The Kremlin's own human rights council has said there was evidence suggesting Magnitsky, aged 37, was beaten to death. Yet Putin has dismissed allegations of torture or foul play and told the nation last year that he died of heart failure.

Magnitsky Act

Nobody has been convicted for Magnitsky's death, and a judge threw out a case against a senior prison official who was the only person to face trial, after Putin signalled that Russian authorities should not be blamed.

After lobbying by Browder, the US Congress passed the Magnitsky Act, which bars Russians believed to have been involved in his death or other severe human rights abuses from entering the United States, and freezes their assets there.

President Barack Obama signed the legislation last December, adding to strains that increased between the former Cold War adversaries after Putin returned to the Kremlin for a new six-year term in May 2012.

Putin, who accuses the United States of using human rights concerns as a pretext to meddle in Russia's affairs, swiftly retaliated by imposing similar measures on Americans and also barring US couples from adopting Russian children.

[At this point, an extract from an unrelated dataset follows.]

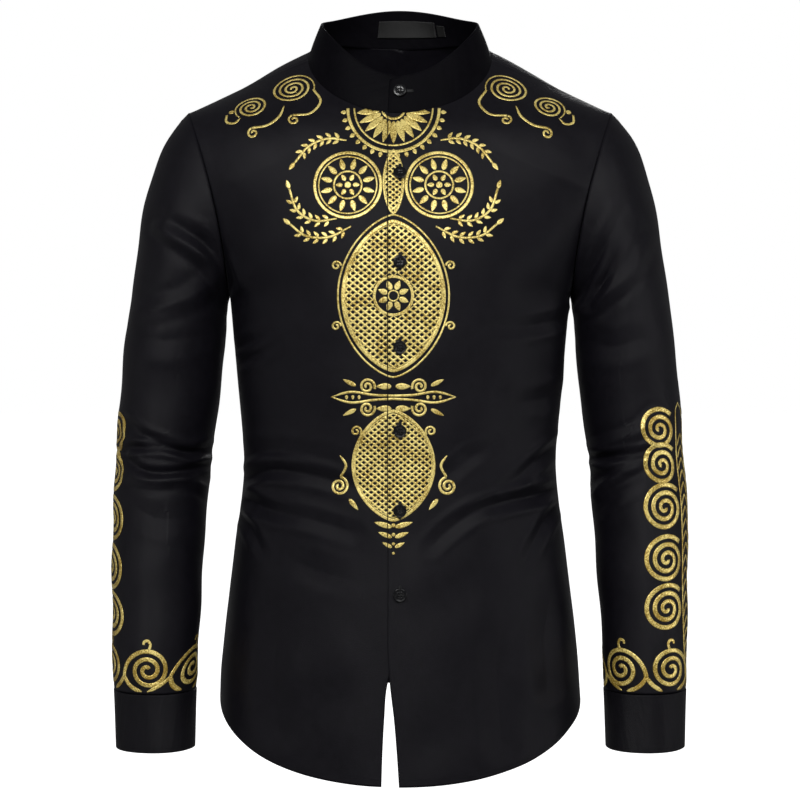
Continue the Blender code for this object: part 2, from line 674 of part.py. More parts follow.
def add_arms(collection):
    """The sleeves, their cuffs and the cuff buttons."""
    for word, side in (("left", 1), ("right", -1)):
        points = sleeve_points(side)
        middle = (side * SLEEVE_TABLE[0][1], 0.0)
        held = held_weights(points.shape[:2], held_low=2, held_top=2)
        points = add_folds(points, middle, held)
        points[:, -1] = points[:, 0]
        add_cloth("sleeve_" + word, [points], CLOTH, CLOTH_BLACK, collection)
        cuff = cuff_points(side)
        add_cloth("cuff_" + word, [cuff], BAND, CLOTH_BLACK, collection)
        lap_column = int(CUFF_LAP / 2 / (360 + CUFF_LAP) * (CUFF_COLUMNS - 1))
        place, normal = facet(cuff, 0, lap_column, (*middle, CUFF_TOP_Z))
        lifted = place + normal * (BAND / 2 + BUTTON_SEAT)
        add_button("button_cuff_" + word, lifted, normal, collection)


def add_front_buttons(front_left, collection):
    """Six buttons down the front."""
    for number, z in enumerate(FRONT_BUTTON_HEIGHTS, 1):
        place, normal = surface_point(front_left, 0.0, z)
        lifted = place + normal * (CLOTH / 2 + BUTTON_SEAT)
        add_button("button_" + str(number), lifted, normal, collection)


def add_collar(collection):
    """The collar with its button, neck label and size tab."""
    points = collar_points()
    add_cloth("collar", [points], BAND, CLOTH_BLACK, collection)
    outer_end = points[:, :4]
    place, normal = surface_point(outer_end, 0.0, COLLAR_BUTTON_Z)
    add_button("button_collar", place + normal * (BAND / 2 + BUTTON_SEAT), normal, collection)
    wall = BAND / 2 + GAP + LABEL_CLOTH / 2
    inside = points - outward_normals(points, (0.0, NECK_CENTRE_Y)) * wall
    middle_row = inside[len(COLLAR_RISES) // 2]
    behind = np.flatnonzero(middle_row[:, 1] > 0)
    steps = behind[::-1]
    for name, across, rises in (("neck_label", LABEL_X, LABEL_RISES), ("size_tab", TAB_X, TAB_RISES)):
        ends = np.interp(across, middle_row[steps, 0], steps)
        whole = [step for step in range(len(middle_row)) if min(ends) < step < max(ends)]
        columns = np.unique(np.concatenate([ends, whole]))
        rows = np.interp(rises, COLLAR_RISES, range(len(COLLAR_RISES)))
        between = [row for row in range(len(COLLAR_RISES)) if rows[0] < row < rows[1]]
        patch = patch_on(inside, np.unique(np.concatenate([rows, between])), columns)
        add_cloth(name, [patch], LABEL_CLOTH, SATIN_BLACK, collection)


def main():
    """Builds the shirt."""
    clear_scene()
    collection = bpy.data.collections.new(OBJECT_NAME)
    bpy.context.scene.collection.children.link(collection)
    front_left = add_body(collection)
    add_arms(collection)
    add_collar(collection)
    add_front_buttons(front_left, collection)


main()
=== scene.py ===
# %% [markdown]
# # A black print shirt, step by step
# The shirt is slim and long-sleeved, with a stand collar, seven buttons and a gold print. It has the hollow
# shape of a shirt that is being worn, with nobody in it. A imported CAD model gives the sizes. This file puts
# cloth, thread, buttons and foil in the place of its plain solids. Everything is in metres, +Z is up, the
# front faces -Y, and the wearer's left is at +X.

import math

import bmesh
import bpy
import numpy as np
from mathutils import Matrix, Vector
from mathutils.bvhtree import BVHTree


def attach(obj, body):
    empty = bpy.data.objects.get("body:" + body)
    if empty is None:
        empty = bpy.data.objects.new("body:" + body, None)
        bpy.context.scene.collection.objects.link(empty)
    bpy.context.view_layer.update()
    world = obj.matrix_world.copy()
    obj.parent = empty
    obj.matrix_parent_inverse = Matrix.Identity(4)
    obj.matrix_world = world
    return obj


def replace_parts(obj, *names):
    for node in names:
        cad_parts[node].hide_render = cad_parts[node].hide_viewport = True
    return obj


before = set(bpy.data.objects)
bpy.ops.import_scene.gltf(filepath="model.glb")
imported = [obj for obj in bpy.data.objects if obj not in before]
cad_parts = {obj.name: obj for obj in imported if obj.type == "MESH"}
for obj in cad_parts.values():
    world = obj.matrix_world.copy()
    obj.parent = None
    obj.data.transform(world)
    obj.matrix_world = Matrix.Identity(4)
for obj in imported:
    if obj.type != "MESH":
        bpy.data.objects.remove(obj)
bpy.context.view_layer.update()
bpy.ops.object.select_all(action="DESELECT")

# %% [markdown]
# ## The camera
# The photograph was taken from straight ahead at the height of the shirt's middle. A long lens from three
# metres away keeps the near chest and the far back of the collar close in size, as they are there.

# %% Camera
VIEW_DISTANCE = 3.0
VIEW_HEIGHT = -0.350
VIEW_WIDTH = 0.824
SENSOR = 36.0

bpy.ops.object.camera_add(location=(0, -VIEW_DISTANCE, VIEW_HEIGHT), rotation=(math.radians(90), 0, 0))
camera = bpy.context.object
camera.data.sensor_width = SENSOR
camera.data.lens = SENSOR * VIEW_DISTANCE / VIEW_WIDTH
bpy.context.scene.camera = camera
print("lens", round(camera.data.lens, 1), "mm")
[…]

Russian authorities closed the case against Magnitsky after his death but reopened it in 2011. His family said it was illegal to try a dead man without the consent of his relatives.

"This show trial confirms that Vladimir Putin is ready to sacrifice his international credibility to protect corrupt officials who murdered an innocent lawyer and stole $230m from the Russian state," Hermitage Capital said in a statement.

Self-enrichment


Browder, whose fund was once the largest investor in Russian equity markets, says Magnitsky's arrest was engineered by the same police and tax officials he had implicated in the alleged theft through fraudulent tax refunds.

He and his supporters have documented what they say is evidence that officials involved in the case had vastly enriched themselves, with homes, cars and other property far out of reach of their state salaries.

The case "shows the lengths that Putin is ready to go to to retaliate against anyone who exposes the stealing and corruption he presides over," Browder said, adding that the government had inflicted "malicious pain" on Magnitsky's grieving family.

Putin's spokesperson, Dmitry Peskov, declined to comment on the verdict or Browder's remarks.

Magnitsky's mother, Natalya, declined to attend a trial she called an "outrage against the memory of my son". The court appointed defence lawyers after she and Browder refused to do so.

The courtroom cage reserved for defendants stood empty as judge Igor Alisov read the verdict, saying the state had proven its claim that Magnitsky, acting in Browder's interests, had organised and implemented a large-scale tax evasion scheme.

Appeal on the cards

Prosecutors had accused Magnitsky and Browder of failing to pay $16m in taxes.

Browder's court-appointed lawyer said he would appeal the verdict.

Browder was barred from Russia in 2005 as Hermitage found itself under increasing official pressure after he voiced criticism of corporate governance at large Russian companies.

Prosecutor Svyatoslav Slobodin said Browder would be arrested if he entered Russia, but Russia's chances of jailing him are limited.

Interpol has refused to include Browder on its international search list after deciding that Russia's tax evasion case against him was "predominantly political".